▶ **Problem**
Below you will find a set of lines. Repeat them all exactly.

▶ **Given information**
(begin)

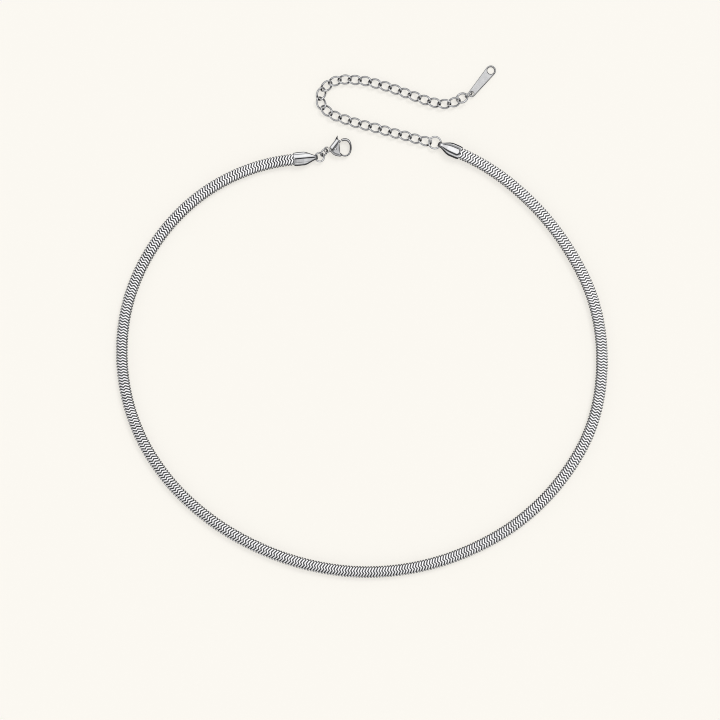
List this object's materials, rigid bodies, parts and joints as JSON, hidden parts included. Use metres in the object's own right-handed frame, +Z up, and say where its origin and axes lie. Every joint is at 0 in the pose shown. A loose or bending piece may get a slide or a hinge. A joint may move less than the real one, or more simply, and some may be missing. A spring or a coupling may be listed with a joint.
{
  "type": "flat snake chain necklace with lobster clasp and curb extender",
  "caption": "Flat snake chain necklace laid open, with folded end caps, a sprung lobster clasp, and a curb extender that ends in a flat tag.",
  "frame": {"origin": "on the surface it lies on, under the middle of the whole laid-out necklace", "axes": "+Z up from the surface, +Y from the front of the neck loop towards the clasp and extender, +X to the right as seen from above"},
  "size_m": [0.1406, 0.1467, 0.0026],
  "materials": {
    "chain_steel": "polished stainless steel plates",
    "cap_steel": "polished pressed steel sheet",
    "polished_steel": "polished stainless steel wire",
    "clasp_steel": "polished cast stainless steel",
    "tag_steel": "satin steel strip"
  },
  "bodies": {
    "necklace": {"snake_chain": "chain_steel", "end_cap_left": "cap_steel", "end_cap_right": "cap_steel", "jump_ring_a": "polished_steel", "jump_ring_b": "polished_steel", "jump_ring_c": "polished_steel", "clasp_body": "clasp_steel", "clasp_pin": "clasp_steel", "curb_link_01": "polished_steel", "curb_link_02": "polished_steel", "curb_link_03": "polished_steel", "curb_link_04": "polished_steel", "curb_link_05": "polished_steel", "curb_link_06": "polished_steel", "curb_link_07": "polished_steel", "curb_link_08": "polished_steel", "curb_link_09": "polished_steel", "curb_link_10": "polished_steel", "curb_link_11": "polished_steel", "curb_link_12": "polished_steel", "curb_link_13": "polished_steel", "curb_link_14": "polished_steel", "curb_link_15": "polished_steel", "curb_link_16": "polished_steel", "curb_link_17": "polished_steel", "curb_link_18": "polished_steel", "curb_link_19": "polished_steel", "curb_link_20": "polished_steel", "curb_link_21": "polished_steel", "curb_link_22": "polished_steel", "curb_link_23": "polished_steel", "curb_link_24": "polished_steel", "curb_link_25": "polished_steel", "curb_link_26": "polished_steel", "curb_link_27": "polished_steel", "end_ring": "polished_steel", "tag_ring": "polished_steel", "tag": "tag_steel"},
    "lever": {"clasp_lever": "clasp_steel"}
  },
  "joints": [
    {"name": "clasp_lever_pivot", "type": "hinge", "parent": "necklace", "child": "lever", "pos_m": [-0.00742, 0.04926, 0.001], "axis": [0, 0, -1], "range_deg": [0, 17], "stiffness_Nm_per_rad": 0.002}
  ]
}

(end)

▶ **Task response**
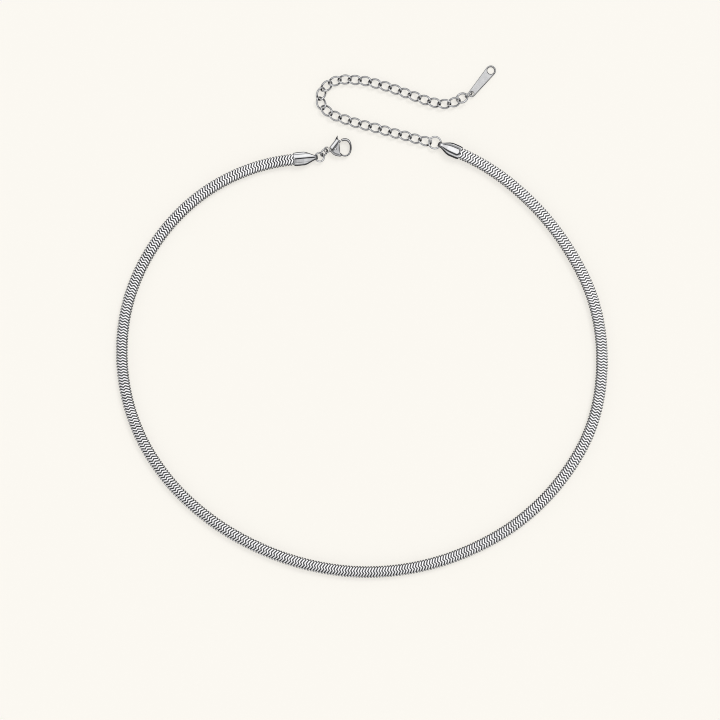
List this object's materials, rigid bodies, parts and joints as JSON, hidden parts included. Use metres in the object's own right-handed frame, +Z up, and say where its origin and axes lie. Every joint is at 0 in the pose shown. A loose or bending piece may get a slide or a hinge. A joint may move less than the real one, or more simply, and some may be missing. A spring or a coupling may be listed with a joint.
{
  "type": "flat snake chain necklace with lobster clasp and curb extender",
  "caption": "Flat snake chain necklace laid open, with folded end caps, a sprung lobster clasp, and a curb extender that ends in a flat tag.",
  "frame": {"origin": "on the surface it lies on, under the middle of the whole laid-out necklace", "axes": "+Z up from the surface, +Y from the front of the neck loop towards the clasp and extender, +X to the right as seen from above"},
  "size_m": [0.1406, 0.1467, 0.0026],
  "materials": {
    "chain_steel": "polished stainless steel plates",
    "cap_steel": "polished pressed steel sheet",
    "polished_steel": "polished stainless steel wire",
    "clasp_steel": "polished cast stainless steel",
    "tag_steel": "satin steel strip"
  },
  "bodies": {
    "necklace": {"snake_chain": "chain_steel", "end_cap_left": "cap_steel", "end_cap_right": "cap_steel", "jump_ring_a": "polished_steel", "jump_ring_b": "polished_steel", "jump_ring_c": "polished_steel", "clasp_body": "clasp_steel", "clasp_pin": "clasp_steel", "curb_link_01": "polished_steel", "curb_link_02": "polished_steel", "curb_link_03": "polished_steel", "curb_link_04": "polished_steel", "curb_link_05": "polished_steel", "curb_link_06": "polished_steel", "curb_link_07": "polished_steel", "curb_link_08": "polished_steel", "curb_link_09": "polished_steel", "curb_link_10": "polished_steel", "curb_link_11": "polished_steel", "curb_link_12": "polished_steel", "curb_link_13": "polished_steel", "curb_link_14": "polished_steel", "curb_link_15": "polished_steel", "curb_link_16": "polished_steel", "curb_link_17": "polished_steel", "curb_link_18": "polished_steel", "curb_link_19": "polished_steel", "curb_link_20": "polished_steel", "curb_link_21": "polished_steel", "curb_link_22": "polished_steel", "curb_link_23": "polished_steel", "curb_link_24": "polished_steel", "curb_link_25": "polished_steel", "curb_link_26": "polished_steel", "curb_link_27": "polished_steel", "end_ring": "polished_steel", "tag_ring": "polished_steel", "tag": "tag_steel"},
    "lever": {"clasp_lever": "clasp_steel"}
  },
  "joints": [
    {"name": "clasp_lever_pivot", "type": "hinge", "parent": "necklace", "child": "lever", "pos_m": [-0.00742, 0.04926, 0.001], "axis": [0, 0, -1], "range_deg": [0, 17], "stiffness_Nm_per_rad": 0.002}
  ]
}